7The discussions assembled here also remind us that travel is, above all, an embodied practice. The examples range from the starving European figures described in Edward Terry’s character sketches of Mughal India to Andrew Boorde’s earlier expression of his unabashed appetites in advertising the possibilities of Continental travel. The most arresting instance is no doubt the circumcision of Muslim converts, whether voluntary or enforced, in part because the act constituted a bodily marker of identity but also one that remained prospectively hidden and therefore subject to denial by captives on their return to England. In the very different circumstances of British-controlled India, the arduous physical conditions of travel associated with disruptions to hitherto routine methods of transport resulted, for some unfortunate women, in death as they fled the conflict. [4]
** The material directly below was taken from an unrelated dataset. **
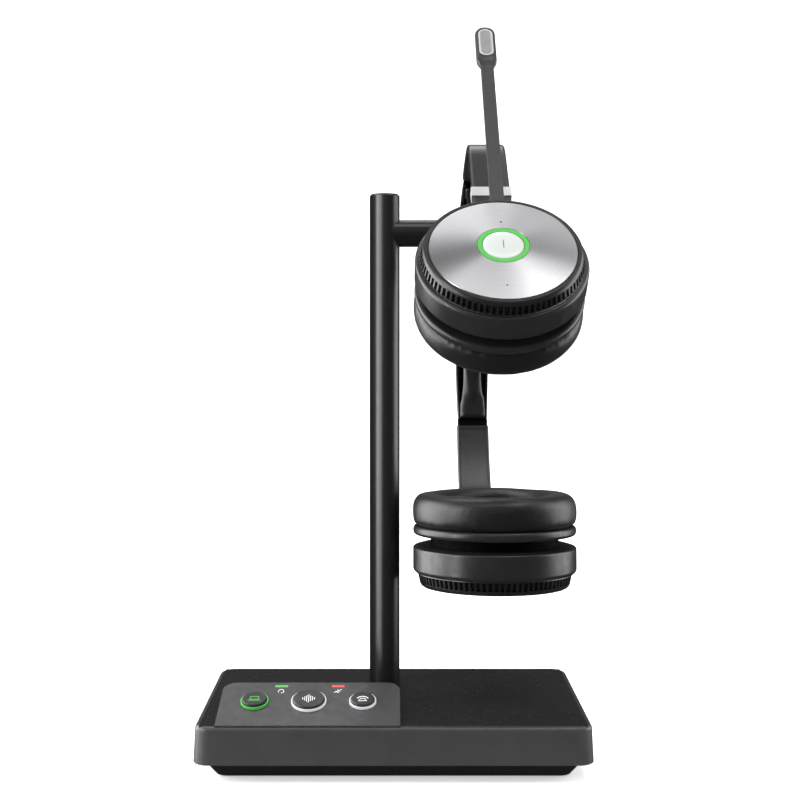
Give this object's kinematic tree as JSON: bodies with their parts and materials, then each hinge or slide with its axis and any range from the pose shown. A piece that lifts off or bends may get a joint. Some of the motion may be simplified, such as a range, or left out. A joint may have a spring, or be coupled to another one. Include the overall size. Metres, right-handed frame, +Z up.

8Collectively, these inquiries invite us to reconsider the nature of travel writing. On the one hand, it remains a form that invites discussion of rhetoric, narrative and incident. On the other, it is clear that travel accounts constitute a key repository of reflection on comparative government, society, religion, and politics, containing speculation on national character and climate, among other issues, placing it in closer contact with surviving disciplines of geography, sociology and anthropology than with literature in the narrow sense. In this respect, cultural history provides the larger domain in which such inquiry takes place, a sufficiently expansive yet methodologically nuanced avenue for responding to historical experience while admitting questions of ideology, difference, and rhetoric into the interpretive equation (see Burke 2008; Calaresu, de Vivo, and Rubiés 2010).